Coup de sirène, une palme devant, une main pour maintenir en place l’embout, l’autre main agrippant la base de la bouteille, on saute. La palanquée se rassemble en surface et premier échange de signe de sourds-muets. OK c’est bon. On fait le yo-yo à la surface de séparation des deux éléments : les masques des voisins, les combinaisons des voisins…Puis le chef de palanquée fait son deuxième signe de sourd-muet : le pouce pointé vers le bas. À mort. On plonge. Vingt mètres d’une traite. La phase la plus délicate.
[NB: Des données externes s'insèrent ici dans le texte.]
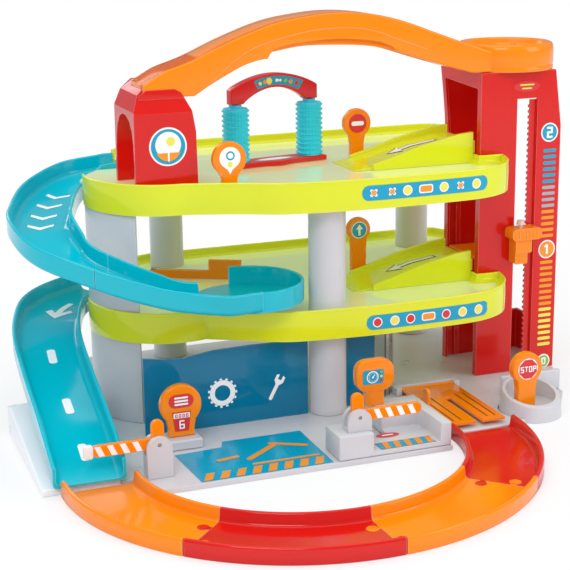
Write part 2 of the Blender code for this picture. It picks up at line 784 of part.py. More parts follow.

Purger son gilet stabilisateur par le haut. On purge, on purge mais on ne plonge pas. On se décide, en désespoir de cause, à faire « le canard ». On se met à l’horizontale et on casse brusquement le corps en deux, tête la première. On purge, on purge mais là il faut purger par le bas. La main tâtonne pour venir agripper le cordon à la base du gilet et finalement on plonge. Là il faut gérer deux actions en parallèle : purger et compenser. Compenser voilà le maître mot. On se bouche le nez et on souffle comme un malade à s’en faire exploser les tympans de l’intérieur. Surtout compenser de façon continue. Ne pas attendre d’avoir mal aux oreilles sinon c’est foutu.

On descend les vingt mètres d’une traite. On est un petit groupe de taiseux qui vient se plaquer contre la roche. Rien que pour la descente certains ont consommé trente bars.

La palanquée reconstituée on suit une ligne de crête. Le mérou placide et la murène obscène sont au rendez-vous. Cette dernière sort la tête de son trou. Une petite crevette flotte près de la gueule de la murène. La petite crevette vit en parasite sur les dents de la murène et elle ne se fera pas bouffer par la murène. La murène a besoin de la petite crevette pour se laver les dents et la petite crevette le sait. Vivre en parasite, les animaux aussi savent faire.

La gueule de la murène est obsédante. On peut voir les contractions se propager le long de son corps. En haut un banc de barracudas strie l’eau de ses reflets argentés.

Vingt cinq mètres d’eau au-dessus des têtes, on baigne dans le liquide amniotique.

Si la crampe dans la jambe est soudainement au rendez-vous, le muscle se ratatinant en boule à l’une des extrémités, il faut alors se livrer à une figure qui n’est pas des plus élégantes : se mettre sur le dos, saisir l’extrémité de sa palme et la tirer vers soi le temps qu’il faut.

L’envie de pisser sera plus facile à gérer. Il n’y a pas dans la mer de produit colorant à même de vous dénoncer.

Quarante bars. Fin de partie. Les bras en croix : terminé, on remonte. Le parachute déplié et gonflé est propulsé à la surface. On fait le palier en scrutant les manomètres.

Nous sommes cinq sourds-muets qui flottons dans l’azur.